Coloco a Clarinha para dormir lendo uma história sobre o castelo de um mágico que entende a língua das crianças.
Ontem ela acordou assustada com os lençóis molhados. Já há muito tempo ela não fazia xixi na cama; disse que sonhou com alguma coisa que já não sabe bem.
Me pergunto a mim pelo que eu lembro dessa língua. Tento imaginar os segredos da Clara com o mundo e, depois, vou intuindo o que eu gostaria de um ser-irmã-muito-mais-velha. Enquanto passeio com ela pelo centro, pelo mam, pela orla, tento assistir ao jeito como aquilo deve aparecer pros seus seis anos.
Minha mãe está no hospital, passará a noite por lá, de novo. Passo pelos álbuns de fotos na estante. Quando ela estava grávida de mim, tinha pouco mais do que a minha idade. Minha mãe cuida da sua mãe no hospital. Só depois de pensar nisso assim tive mesmo a consciência dela como ser humano, com uma realidade além daquela de ser minha mãe.

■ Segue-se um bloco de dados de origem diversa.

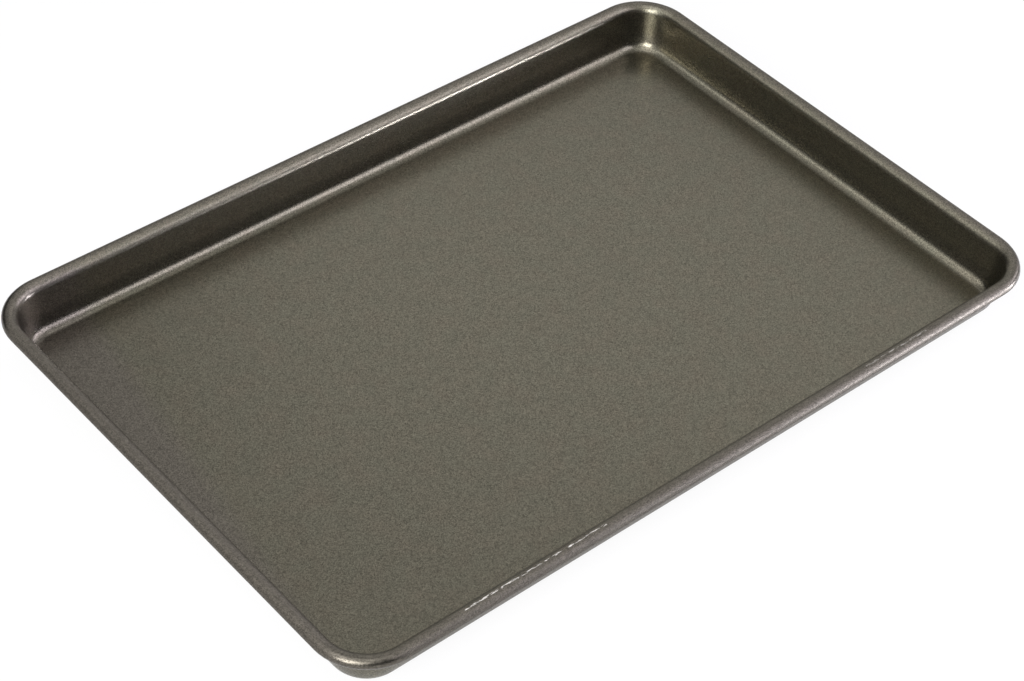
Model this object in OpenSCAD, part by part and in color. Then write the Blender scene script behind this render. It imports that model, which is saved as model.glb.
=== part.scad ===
// Jelly roll pan: one pressed sheet with a rolled rim, and the steel wire that the rim is rolled round.
// Millimetres. The origin is on the table under the middle of the pan, +Z is up,
// +X runs along the long side and -Y is the front.

/* [Pan] */
// Length of the opening between the walls, at the top
opening_length = 381; // [250:1:560]
// Width of the opening between the walls, at the top
opening_width = 255; // [180:1:420]
// Height from the table to the top of the rim
pan_height = 24; // [16:0.5:60]
// Radius of the wall at each corner of the opening, at the top
corner_radius = 19; // [10:1:60]

/* [Sheet] */
// Thickness of the coated steel sheet
sheet_thickness = 0.8; // [0.5:0.05:1.2]
// Lean of the walls, in degrees from upright
wall_draft = 7; // [2:0.5:15]
// Radius inside the pan where the floor turns up into the wall
floor_fillet = 6.5; // [2:0.5:12]

/* [Rolled rim] */
// Radius of the edge where the wall turns over into the rim
rim_edge_radius = 4.6; // [3.6:0.1:8]
// Width of the flat between that edge and the start of the roll
rim_flat = 0.3; // [0:0.1:8]
// How far the sheet is rolled round the wire, in degrees from the top
roll_turn = 270; // [200:5:280]

/* [Rim wire] */
// Diameter of the wire inside the rolled rim
wire_diameter = 3.6; // [2.4:0.1:5]
// How much wider than the wire the inside of the roll is
wire_play = 0.1; // [0:0.05:0.4]
// Space between the two ends of the wire, at the middle of the back
wire_end_gap = 2; // [0.5:0.5:10]

/* [Hidden] */

$fn = 96;

// One corner's centre, which is also how far each straight run reaches from the middle of its side
half_run_x = opening_length / 2 - corner_radius;
half_run_y = opening_width / 2 - corner_radius;

// In the section, x is measured outwards from the wall's line at the top and y up from the table.
// The fillet's centre lies one fillet radius from both the floor and the leaning wall.
fillet_y = sheet_thickness + floor_fillet;
fillet_x = wall_x(fillet_y) - floor_fillet / cos(wall_draft);

// The edge's centre lies one edge radius under the top and outside the wall's inner face.
edge_y = pan_height - rim_edge_radius;
edge_x = wall_x(edge_y) + rim_edge_radius / cos(wall_draft);

// The roll has room for the wire, and starts level with the top of the rim.
roll_inner_radius = (wire_diameter + wire_play) / 2;
roll_radius = roll_inner_radius + sheet_thickness;
roll_x = edge_x + rim_flat;
roll_y = pan_height - roll_radius;
rim_width = roll_x + roll_radius;

// The wall turns through this angle at the fillet, and back again at the edge.
wall_turn = 90 - wall_draft;
bend_height = (floor_fillet + rim_edge_radius) * (1 - cos(wall_turn));
wall_length = (pan_height - sheet_thickness - bend_height) / cos(wall_draft);
floor_length = corner_radius + fillet_x;

// The section is drawn with the millimetre at this length, and then enlarged. A turned frame is written
// with only six digits, and what they leave out is then too little to part two stretches.
mm = 0.01;

// The roll is bent in equal steps, each less than half a turn.
roll_steps = 3;

// The wire lies on the bottom of the roll.
wire_radius = wire_diameter / 2;
wire_y = roll_y - wire_play / 2;

// Place of the wall's inner face at a height above the table
function wall_x(height) = -(pan_height - height) * tan(wall_draft);

// The next modules draw the sheet in section, one stretch after another, small as said above.
// Each starts at the origin with its underside on the x axis, and carries its children on from its end.
module flat_stretch(length) {
    square([length * mm, sheet_thickness * mm]);
    translate([length * mm, 0])
        children();
}

// The half of the plane that lies ahead of the start, or behind it
module half_plane(reach, ahead) {
    translate([ahead ? 0 : -reach * mm, -reach * mm])
        square([reach * mm, 2 * reach * mm]);
}

module sheet_ring(outer_radius) {
    difference() {
        circle(r = outer_radius * mm);
        circle(r = (outer_radius - sheet_thickness) * mm);
    }
}

// A bend towards the upper face, whose radius is given
module bend_up(upper_radius, angle) {
    outer_radius = upper_radius + sheet_thickness;
    translate([0, outer_radius * mm]) {
        intersection() {
            sheet_ring(outer_radius);
            half_plane(2 * outer_radius, true);
            rotate(angle)
                half_plane(2 * outer_radius, false);
        }
        rotate(angle)
            translate([0, -outer_radius * mm])
                children();
    }
}

// A bend away from the upper face, whose radius is given
module bend_down(upper_radius, angle) {
    lower_radius = upper_radius - sheet_thickness;
    translate([0, -lower_radius * mm]) {
        intersection() {
            sheet_ring(upper_radius);
            half_plane(2 * upper_radius, true);
            rotate(-angle)
                half_plane(2 * upper_radius, false);
        }
        rotate(-angle)
            translate([0, lower_radius * mm])
                children();
    }
}

// The roll round the wire, ending just short of the wall
module roll(steps) {
    bend_down(roll_radius, roll_turn / roll_steps)
        if (steps > 1) roll(steps - 1);
}

// The whole sheet in section, from one corner radius inside the opening to the end of the roll
module sheet_section() {
    translate([-corner_radius, 0])
        scale(1 / mm)
            flat_stretch(floor_length)
                bend_up(floor_fillet, wall_turn)
                    flat_stretch(wall_length)
                        bend_down(rim_edge_radius, wall_turn)
                            flat_stretch(rim_flat)
                                roll(roll_steps);
}

module wire_section() {
    translate([roll_x, wire_y])
        circle(r = wire_radius);
}

// Carries a section straight along +Y for the given length
module straight_run(length) {
    rotate([90, 0, 0])
        mirror([0, 0, 1])
            linear_extrude(length)
                translate([corner_radius, 0])
                    children();
}

// Carries a section round one corner and along half of the side on either hand of it
module quarter_sweep() {
    translate([half_run_x, half_run_y, 0]) {
        rotate_extrude(angle = 90)
            translate([corner_radius, 0])
                children();
        mirror([0, 1, 0])
            straight_run(half_run_y) children();
        rotate(90)
            straight_run(half_run_x) children();
    }
}

// The pan is the same on both sides of its two middle planes.
module four_quarters() {
    for (left = [0, 1], front = [0, 1])
        mirror([left, 0, 0])
            mirror([0, front, 0])
                children();
}

// The pressed and coated sheet: floor, walls and rolled rim in one piece
module pan_shell() {
    color("#5f594f")
        four_quarters() {
            quarter_sweep() sheet_section();
            cube([half_run_x, half_run_y, sheet_thickness]);
        }
}

// The round steel wire, bent to the outline of the rim, its two ends close together at the back
module rim_wire() {
    color("#a9a8a4")
        difference() {
            four_quarters()
                quarter_sweep() wire_section();
            translate([-wire_end_gap / 2, half_run_y, 0])
                cube([wire_end_gap, corner_radius + rim_width, pan_height]);
        }
}

pan_shell();
rim_wire();
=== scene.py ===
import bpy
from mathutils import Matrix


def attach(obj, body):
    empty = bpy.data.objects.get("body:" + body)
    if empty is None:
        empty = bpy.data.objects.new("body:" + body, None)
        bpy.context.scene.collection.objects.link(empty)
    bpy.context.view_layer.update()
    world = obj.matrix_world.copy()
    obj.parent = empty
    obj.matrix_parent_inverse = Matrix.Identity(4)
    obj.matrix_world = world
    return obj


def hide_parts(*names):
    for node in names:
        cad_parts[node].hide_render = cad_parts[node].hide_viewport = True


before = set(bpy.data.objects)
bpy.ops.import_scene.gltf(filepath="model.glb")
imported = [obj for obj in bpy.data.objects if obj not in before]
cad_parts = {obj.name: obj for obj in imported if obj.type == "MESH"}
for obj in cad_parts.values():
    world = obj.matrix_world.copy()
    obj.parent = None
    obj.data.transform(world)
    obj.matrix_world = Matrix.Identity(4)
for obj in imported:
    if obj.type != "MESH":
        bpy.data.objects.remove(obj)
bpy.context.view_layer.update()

import math

import bpy
from bpy.props import FloatProperty, FloatVectorProperty, PointerProperty
from mathutils import Matrix, Vector

bl_info = {
    "name": "Jelly Roll Pan",
    "version": (1, 0, 0),
    "blender": (4, 5, 0),
    "location": "View3D > Sidebar > Pan",
    "description": "Builds a coated steel jelly roll pan with a wired rim, and its studio",
    "category": "Add Mesh",
}

MM = 0.001

# The photograph's width and the focal length in its pixels, and where the camera that was fitted
# to the pan stands and looks
PHOTO_WIDTH = 1024
FOCAL_PIXELS = 2498.35
SENSOR_WIDTH_MM = 36.0
CAMERA_AT = Vector((-561.88, -606.93, 766.79)) * MM
CAMERA_RIGHT = Vector((0.76425, -0.64330, 0.04568))
CAMERA_DOWN = Vector((-0.41630, -0.54619, -0.72689))
CAMERA_FORWARD = Vector((0.49256, 0.53651, -0.68523))


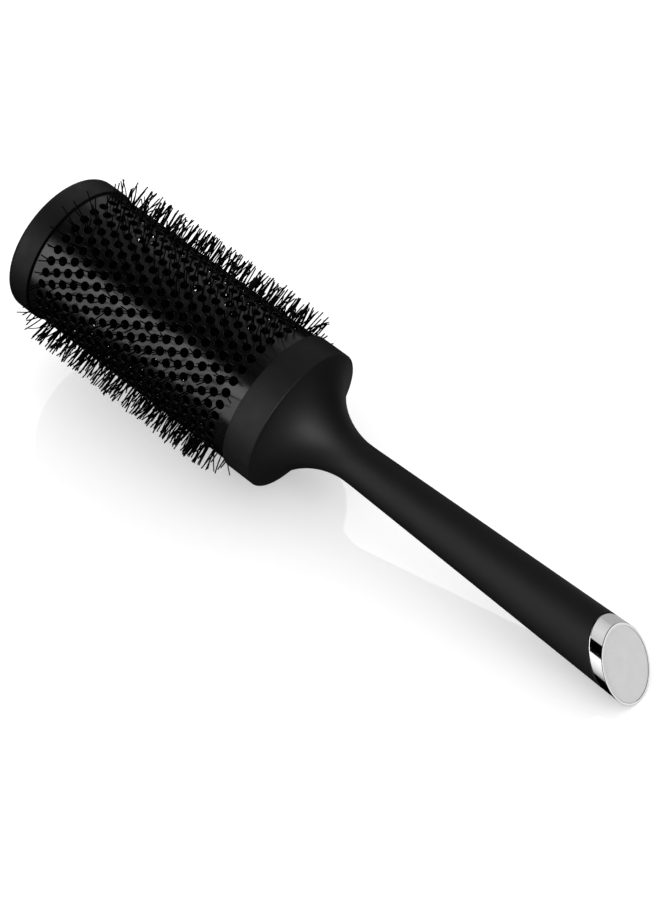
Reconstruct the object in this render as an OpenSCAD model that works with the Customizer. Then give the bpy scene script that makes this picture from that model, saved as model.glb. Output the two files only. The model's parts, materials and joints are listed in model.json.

Olhar as fotos dela quando era jovem me entristece. Mamãe aparece linda, com os olhos cheios de expectativa e agudez, como se quisesse tudo o que tem no mundo. Queria agora conseguir falar para ela sobre a morte de um jeito que parecesse com o amor, e antecipo esse momento em que ela não sofrerá mais a tristeza de já não poder cuidar da sua mãe. Penso se ela tem sentimento de dívida com a minha avó, ou se a tristeza dela é pura e sem acalento. Ela está sozinha e, nisso e já, também não posso cuidar da minha mãe.